Revoltante, o filme não alivia ao evidenciar a violência que explode por todos os lados - inclusive de modo surpreendente, como revela a dolorida sequência que envolve a irmã de Nedjma, Linda (Meriem Medjkane). E quando os grupos islâmicos ameaçam fechar as faculdades - "você quer dominar as mentes delas", alega uma fundamentalista que invade uma aula sobre sociedade moderna (aliás, qualquer semelhança com projetos como Escola Sem Partido não é mera coincidência) -, a protagonista prossegue com seu sonho, sendo apoiada por suas amigas e colegas.

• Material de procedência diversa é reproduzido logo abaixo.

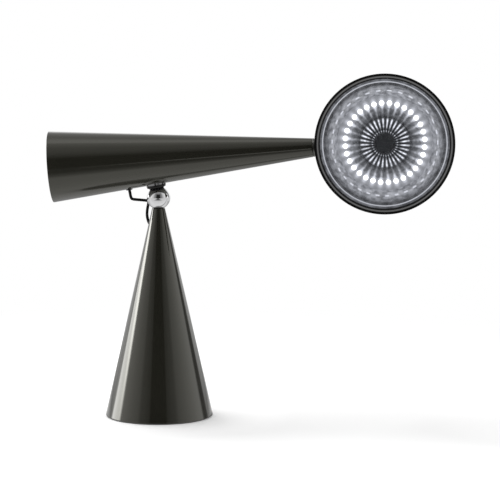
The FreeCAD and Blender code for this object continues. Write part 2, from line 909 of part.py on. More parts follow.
# Lamp head, in its own frame: origin where its axis meets the arm's, +Z out of the rim, +Y up
def make_head_housing():
    """Third cone: a thin shell with a straight band at the rim, shelves inside and a stub for the swivel."""
    rim = head_axis_depth
    back = head_axis_depth - head_length
    band_low = rim - head_band
    outside = turned(
        (
            (0, back),
            (head_back_radius, back, head_back_round),
            (head_radius, band_low),
            (head_radius, rim, rim_round),
            (0, rim),
        )
    )
    shelf_low = flange_back - shelf_height
    ledge_low = sink_back - ledge_height
    inside_back = back + head_wall
    inside = turned(
        (
            (0, inside_back),
            (head_bore(inside_back), inside_back),
            (head_bore(ledge_low - ledge_width), ledge_low - ledge_width),
            (head_bore(sink_back) - ledge_width, ledge_low),
            (head_bore(sink_back) - ledge_width, sink_back),
            (head_bore(sink_back), sink_back),
            (head_bore(shelf_low - shelf_width), shelf_low - shelf_width),
            (band_inner_radius - shelf_width, shelf_low),
            (band_inner_radius - shelf_width, flange_back),
            (band_inner_radius, flange_back),
            (band_inner_radius, rim),
            (0, rim),
        )
    )
    stub_low = stub_end - head_station
    stub_high = -head_bore(0) + lock_ring_clear
    stub = frustum(arm_radius(stub_end), arm_radius(stub_high + head_station), stub_low, stub_high)
    stub_bore = rod(spindle_radius + press_gap, stub_low, 0)
    housing = outside.fuse(lying(stub)).cut(inside).cut(lying(stub_bore))
    return moved(housing.cut(sink_screws()).removeSplitter(), head_place)


def tab_boxes(width, length, low, high):
    """Small blocks at the tab places round the front ring."""
    block = Part.makeBox(length, width, high - low, V(tab_ring_radius - length / 2, -width / 2, low))
    return Part.makeCompound(around(block, tab_count, front_turn + tab_turn))


bezel_front = head_axis_depth - bezel_set_back
tab_floor = bezel_front - bezel_slope - tab_height


def make_bezel_ring():
    """Black ring that holds the lens, sloping inwards, with three pockets."""
    outer = band_inner_radius - press_gap
    ring_shape = bevelled(
        (
            (bezel_inner_radius, bezel_back),
            (outer, bezel_back),
            (outer, bezel_front, bezel_bevel),
            (bezel_inner_radius, bezel_front - bezel_slope, bezel_bevel),
        )
    )
    pockets = tab_boxes(
        tab_width + 2 * tab_pocket_margin, tab_length + 2 * tab_pocket_margin, tab_floor, bezel_front
    )
    return moved(ring_shape.cut(pockets), head_place)


def make_retaining_tabs():
    """Three small catches in the ring's pockets."""
    return moved(tab_boxes(tab_width, tab_length, tab_floor, tab_floor + tab_height), head_place)


def make_lens():
    """Clear flat disc."""
    return moved(rod(glass_radius, lens_back, lens_front), head_place)


def make_lens_gasket():
    """Rubber ring behind the lens."""
    gasket = ring(glass_radius, gasket_inner_radius, gasket_back, lens_back)
    return moved(gasket, head_place)


def make_trim_ring():
    """Bright ring on the reflector's flange."""
    outline = (
        (trim_ring_radius - trim_ring_half_width, gasket_back),
        (trim_ring_radius + trim_ring_half_width, gasket_back),
        (trim_ring_radius + trim_ring_half_width, gasket_back + trim_ring_height, trim_ring_bevel),
        (trim_ring_radius - trim_ring_half_width, gasket_back + trim_ring_height, trim_ring_bevel),
    )
    return moved(bevelled(outline), head_place)


def make_outer_reflector():
    """Bright cone round the light ring, with a flange under the lens."""
    across = reflector_wall / math.cos(math.radians(reflector_half_angle))
    outline = (
        (reflector_foot_radius, board_face),
        (reflector_top_radius, gasket_back),
        (glass_radius, gasket_back),
        (glass_radius, flange_back),
        (reflector_top_radius + across - flange_thickness * reflector_slope, flange_back),
        (reflector_foot_radius + across, board_face),
    )
    return moved(turned(outline), head_place)


def make_led_board():
    """Round circuit board."""
    return moved(ring(board_radius, board_hole_radius, board_back, board_face), head_place)


def make_leds():
    """Ring of square light sources on the board."""
    half = led_side / 2
    led = Part.makeBox(led_side, led_side, led_height, V(led_ring_radius - half, -half, board_face))
    upright = [edge for edge in led.Edges if edge.BoundBox.ZLength > led_height / 2]
    led = led.makeChamfer(led_corner_round, upright)
    return moved(Part.makeCompound(around(led, led_count, front_turn)), head_place)


def fluted_outline(crest, height):
    """The corners of a star, with one crest between each two lights and a flute facing each light."""
    points = []
    for k in range(2 * led_count):
        radius = crest * flute_ratio if k % 2 else crest
        angle = math.radians(front_turn) + math.pi * (k + 1) / led_count
        points.append(V(radius * math.cos(angle), radius * math.sin(angle), height))
    return points


def make_centre_reflector():
    """Fluted mirror cone: a low skirt inside the light ring and a steep cone, one flute to each light."""
    stars = [
        fluted_outline(centre_skirt_radius, board_face),
        fluted_outline(centre_brow_radius, board_face + centre_brow_height),
        fluted_outline(centre_top_radius, board_face + centre_height),
    ]
    corners = [stars[0], stars[-1]]
    for lower, upper in zip(stars, stars[1:]):
        for k, here in enumerate(lower):
            following = (k + 1) % len(lower)
            corners.append([here, lower[following], upper[following], upper[k]])
    facets = [Part.Face(Part.makePolygon([*points, points[0]])) for points in corners]
    body = Part.makeSolid(Part.makeShell(facets))
    if body.Volume < 0:
        body.reverse()
    thread = rod(centre_screw_radius + press_gap, board_face, board_face + centre_screw_hold)
    return moved(body.cut(thread), head_place)


def make_centre_cap():
    """Dark disc on the top of the fluted cone."""
    low = board_face + centre_height
    radius = centre_top_radius * flute_ratio
    outline = (
        (0, low),
        (radius, low),
        (radius, low + centre_cap_thickness, centre_cap_bevel),
        (0, low + centre_cap_thickness),
    )
    return moved(bevelled(outline), head_place)


def make_centre_screw():
    """Screw from behind, through heat sink and board into the fluted cone."""
    screw = rod(centre_screw_radius, sink_back, board_face + centre_screw_hold)
    head = rod(centre_screw_head_radius, sink_back - centre_screw_head_height, sink_back)
    return moved(screw.fuse(head), head_place)


def sink_screws():
    """Screws through the heat sink into the head's ledge, their heads sunk under the board."""
    head_low = board_back - sink_screw_head_depth
    screw = rod(sink_screw_radius, board_back - sink_screw_length, head_low)
    screw = screw.fuse(rod(sink_screw_head_radius, head_low, board_back))
    screw.translate(V(sink_screw_circle, 0, 0))
    return Part.makeCompound(around(screw, sink_screw_count, sink_screw_turn))


def make_heat_sink():
    """Plate with straight fins towards the back of the head."""
    plate = rod(board_radius, sink_back, board_back)
    fins = []
    first = -(fin_count - 1) * fin_pitch / 2
    for k in range(fin_count):
        corner = V(first + k * fin_pitch - fin_thickness / 2, -fin_reach, sink_back - fin_height)
        fins.append(Part.makeBox(fin_thickness, 2 * fin_reach, fin_height + fin_thickness / 2, corner))
    block = Part.makeCompound(fins).common(rod(fin_reach, sink_back - fin_height, sink_back + fin_thickness))
    sink = plate.fuse(block.Solids).cut(rod(centre_screw_radius + press_gap, sink_back, board_back))
    notch_start = lock_ring_low - head_station - board_radius
    notch_end = lock_ring_high - head_station + spindle_tail + loose_gap
    notch = lying(rod(lock_ring_radius + loose_gap, notch_start, notch_end))
    return moved(sink.cut(notch).cut(sink_screws()).removeSplitter(), head_place)


# Cable
def cable_route():
    """The cable's corner points, from inside the arm to inside the neck."""
    outlet = arm_place.multiply(arm_cable_place())
    start = outlet.multVec(V(0, 0, -cable_inside_arm))
    below = outlet.multVec(V(0, 0, cable_drop))
    inlet = neck_hole_place()
    surface = base_radius(cable_entry_height)
    last_corner = inlet.multVec(V(0, 0, surface + cable_entry_reach))
    end = inlet.multVec(V(0, 0, surface - cable_inside_neck))
    past_ball = [point + V(0, 0, base_height) for point in cable_points]
    return [start, below, *past_ball, last_corner, end]


def cable_radii(route):
    """Each corner's radius: as large as its runs allow, but no larger than the photographed bends."""
    radii = [0.0] * len(route)
    for index in range(1, len(route) - 1):
        back = route[index - 1] - route[index]
        ahead = route[index + 1] - route[index]
        turn = math.pi - back.getAngle(ahead)
        largest = cable_run_share * min(back.Length, ahead.Length) / math.tan(turn / 2)
        tight = turn > math.radians(cable_slight_turn)
        radii[index] = min(largest, cable_corner_radius) if tight else largest
    return radii


def make_jumper_cable():
    """Round cable on straight runs and tangent arcs."""
    route = cable_route()
    radii = cable_radii(route)
    path = joined_runs(route, radii, False)
    start = (route[1] - route[0]).normalize()
    section = Part.Wire(Part.makeCircle(cable_radius, route[0], start))
    tube = path.makePipeShell([section], True, False)
    expected = math.pi * cable_radius**2 * path.Length
    print("cable radii", [round(radius, 2) for radius in radii[1:-1]], "length", round(path.Length, 2))
    print("cable volume", round(tube.Volume, 2), "section times length", round(expected, 2))
    steps = path.discretize(Distance=cable_check_step)
    nearest = min(point.distanceToPoint(ball_centre) for point in steps)
    print("cable clears the ball by", round(nearest - ball_radius - cable_radius, 2))
    return tube


os.makedirs("parts", exist_ok=True)

save("base_shell", make_base_shell())
save("foot_pad", make_foot_pad())
save("bottom_plate", make_bottom_plate())
save("bottom_screws", plate_screws())
save("base_ballast", make_ballast())
save("tie_rod", make_tie_rod())
save("tie_rod_nut", make_tie_rod_nut())
save("tie_rod_washer", make_tie_rod_washer())
save("neck_plug", make_neck_plug())
save("ball_stud", make_ball_stud())
save("driver_case", make_driver_case())
save("terminal_block", make_terminal_block())
save("cord_gland", make_cord_gland())
save("gland_nut", make_gland_nut())
save("lower_cable_grommet", make_lower_grommet())
save("switch_housing", make_switch_housing())
save("switch_body", make_switch_body())
save("switch_button", make_switch_button())
save("pivot_ball", make_pivot_ball())
save("socket_liner", make_socket_liner())
save("socket_cup", make_socket_cup())
save("socket_magnet", make_socket_magnet())
save("socket_screw", make_socket_screw())
save("arm_saddle", make_arm_saddle())
save("arm_shell", make_arm_shell())
save("upper_cable_grommet", make_upper_grommet())
save("arm_end_cap", make_arm_end_cap())
save("end_cap_screws", on_arm(cap_screws_sunk()))
save("counterweight", make_counterweight())
save("tip_bush", make_tip_bush())
save("swivel_ring", make_swivel_ring())
save("swivel_spindle", make_swivel_spindle())
save("spindle_nut", make_spindle_nut())
save("spring_washer", make_spring_washer())
save("spindle_lock_ring", make_lock_ring())
save("head_housing", make_head_housing())
save("bezel_ring", make_bezel_ring())
save("retaining_tabs", make_retaining_tabs())
save("lens", make_lens())
save("lens_gasket", make_lens_gasket())
save("trim_ring", make_trim_ring())
save("outer_reflector", make_outer_reflector())
save("led_board", make_led_board())
save("leds", make_leds())
save("centre_reflector", make_centre_reflector())
save("centre_cap", make_centre_cap())
save("centre_screw", make_centre_screw())
save("heat_sink", make_heat_sink())
save("heat_sink_screws", moved(sink_screws(), head_place))
save("jumper_cable", make_jumper_cable())

print("ball centre", [round(value, 3) for value in ball_centre])
print("arm height", round(arm_height, 3), "head station", round(head_station, 3))
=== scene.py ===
# %% [markdown]
# # A tabletop searchlight lamp
# The lamp is three painted cones. One stands on the table, one lies across it on a chrome ball, and
# one is the lamp head, seen from the front with its ring of lights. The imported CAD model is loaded
# first as a fixed frame. Everything below gives its pieces their finish, or stands smooth pieces in
# the places of those whose curved faces show.

import json
import math

import bpy
from mathutils import Matrix, Vector


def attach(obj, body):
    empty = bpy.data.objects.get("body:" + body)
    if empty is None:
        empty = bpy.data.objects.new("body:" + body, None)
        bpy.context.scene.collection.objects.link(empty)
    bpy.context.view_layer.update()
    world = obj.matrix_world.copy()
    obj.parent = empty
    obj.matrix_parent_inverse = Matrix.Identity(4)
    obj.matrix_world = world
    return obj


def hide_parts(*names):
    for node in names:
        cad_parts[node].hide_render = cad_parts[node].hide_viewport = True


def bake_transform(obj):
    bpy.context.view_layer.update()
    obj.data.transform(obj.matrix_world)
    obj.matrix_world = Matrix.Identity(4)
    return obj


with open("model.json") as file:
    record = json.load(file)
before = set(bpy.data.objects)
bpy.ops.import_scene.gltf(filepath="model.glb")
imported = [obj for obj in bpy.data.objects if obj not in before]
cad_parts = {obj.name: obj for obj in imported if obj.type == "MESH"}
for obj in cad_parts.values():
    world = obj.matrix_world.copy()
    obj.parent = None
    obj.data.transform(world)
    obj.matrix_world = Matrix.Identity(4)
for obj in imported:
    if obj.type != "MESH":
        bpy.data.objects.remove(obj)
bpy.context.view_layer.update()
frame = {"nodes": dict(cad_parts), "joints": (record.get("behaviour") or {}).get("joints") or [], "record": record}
bpy.ops.object.select_all(action="DESELECT")
print("CAD nodes:", len(frame["nodes"]))

# %% [markdown]
# ## Three frames to work in
# The base stands on Z. The arm's own frame and the head's own frame come from the joints of the packed
# record: the swivel's axis is the arm's axis, and the head sits on it at a known distance. A round
# piece is then made about Z, in its own frame, and laid in place at the end.

# %% Frames of base, arm and head
joints = {joint["name"]: joint for joint in frame["joints"]}
ball_centre = Vector(joints["arm_tilt"]["pos_m"])
arm_centre = Vector(joints["head_swivel"]["pos_m"])
arm_direction = Vector(joints["head_swivel"]["axis"]).normalized()
head_station = 0.2506  # along the arm, from over the ball to the head's middle
head_lift = math.radians(3.09)  # the head looks up a little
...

O que resulta em um sem fim de instantes comoventes, que fortalecem o ideal de sororidade como um caminho absolutamente natural na hora de lutar contra sistemas patriarcalistas. Disponível na Mubi, e vencedor de vários prêmios internacionais, esse é daqueles projetos que nos deixam um gosto amargo. Ainda que, em tempos de ascensão da extrema direita e de grupos reacionários como um todo, seja totalmente necessário.